Treat AI-generated tests the same way you'd treat code from a junior engineer: review them against your team's standards before merging. Linting with @typescript-eslint/no-floating-promises catches missing await statements, one of the most common AI-generated bugs.
Design for Pipeline Throughput, Not Just Correctness
Every human decision point is a potential bottleneck. If every AI-generated PR or failure classification waits for manual review, your pipeline stalls. Use risk-tiered gating: auto-approve low-risk changes (e.g., locator updates that pass on retry), require human review for high-risk ones (e.g., assertion logic changes or new test additions).
Set SLA-based escalation so that if a review isn't completed within a defined window, it gets auto-escalated or the pipeline continues with a risk flag. Async review patterns let AI run and humans review later without blocking the feedback loop.
Account for AI Tool Versioning and Determinism
When AI tools are part of your testing pipeline, their behavior can change with model updates. A failure classification that was correct last week may shift after a provider updates their model.
Pin AI tool versions where possible, and track changes in classification accuracy over time.

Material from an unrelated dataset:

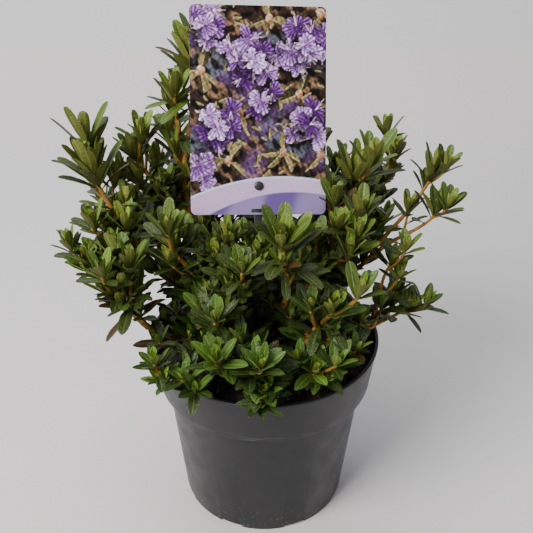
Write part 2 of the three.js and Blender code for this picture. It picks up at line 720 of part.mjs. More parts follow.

If your pipeline depends on AI triage or auto-healing, treat model updates the same way you treat dependency upgrades: test in staging before rolling out to production CI.
Human-in-the-Loop Is the Stable Path Forward
HITL is not a temporary compromise. It's the architecture that makes AI-assisted testing trustworthy. Teams move faster when they trust their results, and trust comes from keeping humans in control of judgment while letting AI handle the heavy lifting.
Let AI enhance QA, not replace it. Start small, introduce AI at the lowest-risk point in your testing workflow, and expand as confidence grows.